Fantascienza
«È proprio in certi film, come “Blade Runner” e “2001-Odissea nello spazio”, che diventa palese la connessione tra intelligenza artificiale e autocoscienza: le macchine ci fanno paura, perché non sappiamo come e se possano diventare consapevoli». Così l’ingegnere e cinefilo Carlo Nucci commenta alcuni dei film che fanno parte della rassegna inaugurata ieri al cinema Modernissimo “Pre-visioni di intelligenza artificiale”, organizzata dal Centro Alma Human AI dell’Alma Mater. In programma da febbraio a maggio, obbiettivo della rassegna è, come spiega la direttrice del centro Alma-Ai Michela Milano, «discutere criticamente l’evoluzione cinematografica della rappresentazione dell’AI, spesso associata in numerose pellicole cult, come “Matrix” e “Terminator”, a un immaginario distopico».

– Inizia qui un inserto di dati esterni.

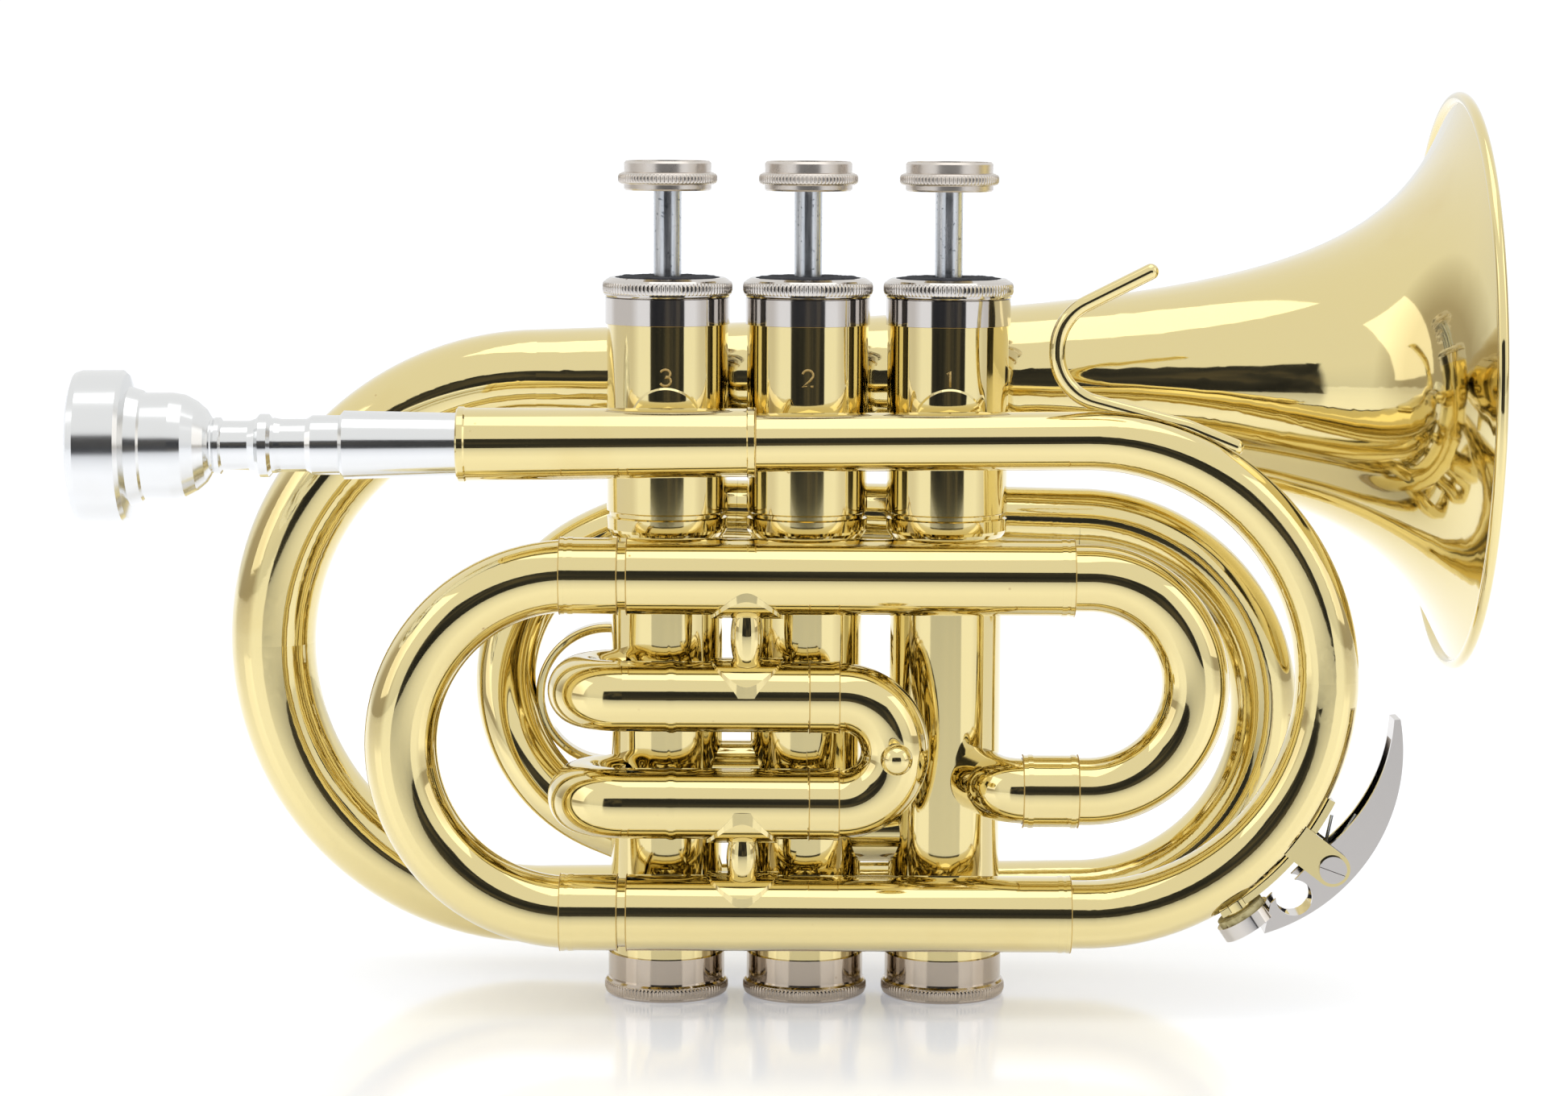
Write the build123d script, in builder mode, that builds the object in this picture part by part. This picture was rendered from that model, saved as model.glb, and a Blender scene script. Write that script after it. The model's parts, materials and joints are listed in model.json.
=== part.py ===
"""Wrapped pocket cornet: three piston valves, leadpipe and slides in front, bell and coil behind.

Millimetres. +X points to the bell mouth, +Z up, the player's left hand side faces -Y.
The origin is the axis of the middle valve on the plane that the three bottom caps stand on.
"""
from build123d import *
import os
from math import cos, radians, sin

os.makedirs("parts", exist_ok=True)

# ---------------------------------------------------------------- driving dimensions
VALVE_SPACING = 25.0
VALVES = {"3": -VALVE_SPACING, "2": 0.0, "1": VALVE_SPACING}   # stamped number: X of the axis
STROKE = 15.0
WALL = 0.5                 # tube wall
FIT = 0.05                 # radial clearance of everything that slides in a tube or a casing
FRONT_Y = -19.0            # plane of leadpipe, main tubes and front slide
BELL_Y = 24.0              # plane of the bell and its coil
LONG_SLIDE_Y = 38.0        # plane of the long slide behind the coil

# valve casing, heights above the standing plane
CAP_FLOOR = 2.4
SPIGOT_Z = 2.6
LOWER_Z = 7.6
BEAD_Z = (84.0, 86.5)
SHOULDER_Z = 87.0
SLEEVE_Z = (121.0, 125.6)
LOWER_R = 10.0
UPPER_R = 10.8
PISTON_BORE_R = 8.6
BARREL_BORE_R = 9.2
CAP_PLATE_Z = 127.0
CAP_RIM_Z = 129.2
FELT_Z = 129.7
STEM_R = 2.45
BUTTON_Z = 144.6

# tubes on the front plane
LEAD_Z = 102.0
BOTTOM_Z = 18.2
MAIN_Z = 77.9
LEAD_TILT = 0.6            # degrees, the leadpipe falls towards the mouthpiece
LEAD_BEND_X = 49.2
LEAD_BEND_R = (LEAD_Z - BOTTOM_Z) / 2
MAIN_R = 6.7
MAIN_LEFT_X = -31.6
MAIN_RIGHT_X = 46.7
CROOK_X = -41.3
CROOK_R = (MAIN_Z - BOTTOM_Z) / 2
CROOK_TUBE_R = 6.35
D_BEND_X = 49.3
D_BEND_LOW_Z = 40.2
D_BEND_R = (MAIN_Z - D_BEND_LOW_Z) / 2
D_TUBE_R = 5.9

# slide on the left-hand casing
FRONT_SLIDE_Z = (56.7, 37.7)
FRONT_SLIDE_R = 6.2
FRONT_KNUCKLE_X = -32.1
FRONT_KNUCKLE_BEND = 7.5
FRONT_GAP_X = 0.3
FRONT_CROOK_X = 6.1

KNUCKLE_Z = (40.0, 29.9)        # between the left and middle, middle and right casings
SHORT_SLIDE_Z = (55.8, 40.6)    # behind the middle casing
LONG_SLIDE_Z = (70.0, 26.4)     # behind the coil, from the right-hand casing

# bell: radius = BELL_K / (distance from the rim + BELL_X0) ** BELL_POWER
BELL_Z = 109.5
RIM_X = 119.3
RIM_R = 52.4
BELL_X0 = 12.0
BELL_POWER = 0.655
BELL_K = RIM_R * BELL_X0 ** BELL_POWER
BELL_END_X = -49.4
BEND_R = 49.3
COIL_LOW_Z = 13.3
COIL_X = 50.3
COIL_TOP_Z = 83.3
LOOP_TILT = 19.0           # degrees, the small loop leans forward towards its foot
LOOP_R = 28.7
LOOP_TUBE_R = 5.5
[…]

Ma come mai l’intelligenza artificiale, oltre ad appassionare, fa anche paura? Perché a differenza di altre invenzioni tecnologiche di portata storica l’AI “auto-apprende” in un modo a noi poco comprensibile. Come spiega Nucci «la novità ha sempre provocato un senso di inquietudine nell’essere umano. Per esempio la scoperta e la diffusione della macchina a vapore, di cui all’inizio non si capiva bene il funzionamento, intimoriva molto per la sua inedita potenza. L’AI, d’altra parte, non è solo un prodotto forte ma è anche il primo a essere intelligente in modo simile all’uomo». Per questo, secondo Nucci, “Blade Runner”, film che lui stesso presenterà il 21 febbraio, è fondamentale per capire il mistero dell’autocoscienza. «Il rapporto del protagonista Rick Deckard con i replicanti lo porta a interrogarsi sulla sua capacità reale di distinguere tra chi è cosciente a sé stesso (umano) e chi no (macchina). Nel film diventa evidente che non esiste test razionale in grado di dimostrarlo. Rick non può verificare l'"umanità" nel suo interlocutore ma soltanto fidarsi». Il rapporto tra fantascienza e AI non si esaurisce, però, nel dar voce all'angoscia che deriva dalla confusione tra umano e artificiale. «L’autocoscienza si posiziona in un’area del cervello ancora sconosciuta, che corrisponde forse all’intuizione creativa, alla parte artistica e scientifica. In “Blade runner” il confine tra uomo e macchina viene meno quando i personaggi desiderano conoscersi e scoprirsi in una prospettiva ottimista».
L’arte sembra diventare uno strumento per capire meglio il funzionamento dell’intelligenza, tanto umana quanto tecnologica. E per questo, come sostiene Milano, un elemento quasi “profetico” caratterizza molte di queste pellicole «che hanno descritto tecnologie ora davvero esistenti. È il caso eclatante di “giustizia preventiva” tratteggiato da “Minority Report”».